The middle part shows the (equally) inevitable serpent, his tail coinciding with the roots of the tree. (Remember the story of Arc: we read in Plate 14: "He views the Cherub at the Tree of Life, also the Serpent, Orc the first born coild in the south" Blake associates Orc with Revolution, with the serpent climbing up the Tree of Mystery, the Dragon, and many other pointers to Ulro in its various forms.

c. The bottom picture: Oh my! What little I can get from this picture is owing to Erdman's Illuminated Blake (page 288): he suggested we look at Job 12; in that light it's much like Job's friends at the left, Job's wife prostated, Job, who has everything upside down.  The falling stars hark back to Tyger: "when the stars threw down their spears..." (Erdman 25) Another view might be Albion, gone to sleep, sending his four zoas into Ulro. It all fits together, like all Blake's work. You pick!

3 comments:

Susan J. said...

Hi Larry & Ellie --

oy! oy! oy! I say... this is a tough nut to crack...

what first caught my eye was your turn of phrase "the inevitable tree" -- and then "the (equally) inevitable serpent" --

any chance you could add some hypertext links? -- or the "labels" off to the left? -- for such important terms in your commentary as:
tree
serpent
Orc
Ulro

I'm afraid I've never gained the ability to easily look up such terms online, or if I do, by the time I find them I can't remember why I was looking them up...

Maybe you could put a "search" box on the main blog page, or a link to an online edition of... what's the name of the Blake Dictionary author? I have his book somewhere, but usually not handy...
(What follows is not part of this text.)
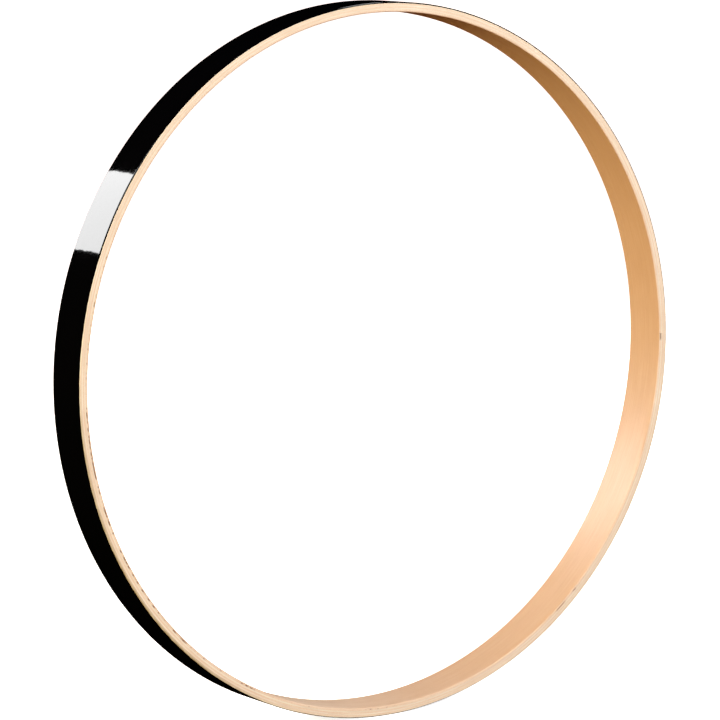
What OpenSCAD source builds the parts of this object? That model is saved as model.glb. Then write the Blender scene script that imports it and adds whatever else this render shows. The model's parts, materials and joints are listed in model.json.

Anyway, just suggestions. In truth I know my time would be better spent studying the image and Blake's words alongside, than chasing references... OK, OK, that's what I'll do now.

Susan J. said...

I do see quite a few of Blake's "technical terms" in the poem itself, in the Labels list... Emanations, Jerusalem, etc... :-)

Larry Clayton said...

Go to this link:
http://www.english.uga.edu/~nhilton/ee/home.html

In the blank space fill in tree;
see what Blake said about tree.

Then fill in serpent
Then fill in orc, ulro, etc.

When you've seen how many times Blake used the word, you are well on your way to knowing what we know about it.

I have to prioritize my time; in fact my primary blogging interests are elsewhere.